This Budget Season, Let the People Speak

by Casey Mills on May 31, 2005

As politicians and the public gear up for the budget season, City Hall must work to ensure that everyone gets a real voice in the process. In past years, city officials have dominated hearings that drag on for hours and hours, with small windows of time appearing unpredictably for public comment. Once budget decisions get made, many often feel that deals were cut well before the hearing, and that their input mattered little. When Mayor Gavin Newsom unveils his budget tomorrow, the Board of Supervisors should take some immediate steps to ensure this disenfranchisement from the public process does not happen again.

For starters, the current practice of beginning a budget hearing at 9 in the morning, ending it at 9 at night, and having public comment appear at undisclosed times sometime in between must end. Rather than allowing department heads to take control of the hearing and speak for hours on the intricacies of line items of their budget, leaving the public twiddling their thumbs until they’re called on, specific times should be set for public comment.

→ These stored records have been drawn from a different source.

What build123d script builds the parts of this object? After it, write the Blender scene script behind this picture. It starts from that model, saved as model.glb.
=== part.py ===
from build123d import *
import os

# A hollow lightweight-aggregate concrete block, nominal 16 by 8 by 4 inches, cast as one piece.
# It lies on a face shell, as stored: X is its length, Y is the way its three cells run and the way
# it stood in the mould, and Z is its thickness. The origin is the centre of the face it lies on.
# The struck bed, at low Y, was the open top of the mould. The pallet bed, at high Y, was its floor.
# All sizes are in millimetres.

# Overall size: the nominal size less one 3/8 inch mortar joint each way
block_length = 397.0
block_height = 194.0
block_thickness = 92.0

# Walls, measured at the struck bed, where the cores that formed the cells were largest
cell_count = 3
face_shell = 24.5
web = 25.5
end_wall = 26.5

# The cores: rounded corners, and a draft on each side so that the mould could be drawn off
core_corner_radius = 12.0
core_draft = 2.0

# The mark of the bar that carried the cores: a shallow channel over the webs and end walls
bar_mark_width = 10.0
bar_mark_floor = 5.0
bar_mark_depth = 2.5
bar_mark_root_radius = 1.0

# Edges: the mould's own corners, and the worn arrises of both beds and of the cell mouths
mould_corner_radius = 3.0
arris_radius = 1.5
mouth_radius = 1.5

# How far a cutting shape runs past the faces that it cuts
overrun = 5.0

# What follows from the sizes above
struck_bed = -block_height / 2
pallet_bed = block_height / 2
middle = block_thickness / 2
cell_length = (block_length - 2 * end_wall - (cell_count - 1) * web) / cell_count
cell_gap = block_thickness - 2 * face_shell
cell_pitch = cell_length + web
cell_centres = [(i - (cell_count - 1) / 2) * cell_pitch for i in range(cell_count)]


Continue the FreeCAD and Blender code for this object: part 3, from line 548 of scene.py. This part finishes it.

The system could work like this: At 9 a.m., the budget hearing begins. City officials get two hours to explain the budget and answer questions. Whether they think they’re done or not, at 11 a.m. public comment begins. Once people are finished speaking, conversation between governmental bodies can continue. This sort of structure would continue throughout the day.

This system would allow everyday citizens to speak their minds without wasting an entire day of their lives to speak for two minutes. This system could also make sure to set some of the times for public comment after 5 p.m., giving many working people a rare opportunity to voice their opinion about city affairs.

Another way to structurally improve the process would be to ensure one department’s or agency’s budget gets taken up at a time, rather than the current practice of scheduling a variety of hearings on the same day. The latter not only confuses people, but it makes it even more difficult for everyday citizens wanting to speak on a certain part of the budget to nail down exactly what time that part will be heard.

Supervisors should also be more willing to continue budget hearings if they go past a certain time. This would ensure that those who scheduled a certain chunk of their time to attend a budget hearing would not be forced to spending several more hours at City Hall than they planned. It would also keep vital decisions from being made at extremely late hours, out of the public eye.

However, allowing the public adequate time to speak through structural reform does not solve the entire problem. The bigger issue involves public officials cutting deals with the Mayor and other big players before they even walk in to a budget hearing, a practice leaving the public extremely skeptical their voice means anything.

Those familiar with the budget process knows how it works – the Mayor offers a deal to a member of the Board, something like, ‘I’ll keep a hospital open in your district if you support my cut to a self-help center in someone else’s district.’ The Supervisor makes a political calculus and decides it’s worth it. By the time the deal’s done, a ‘jenga’-style tower of give-aways and compromises make up the final budget.

While compromise represents a necessary part of the budgetary process, the public should have a say in the compromises they want to make. Allowing this to happen is much harder to logistically solve than calling for more structured public comment. It takes a commitment from our elected representatives to honestly engage their constituencies in the entire process, not assume they know what’s best for them.

That requires a tremendous amount of time, effort, and listening, especially to ensure that the people of color, labor, LBGTs, women, seniors, youth and disabled people in each Supervisor’s district gets their two cents in. But this is what true representation is all about.

Let’s hope our elected officials can step up to the challenge.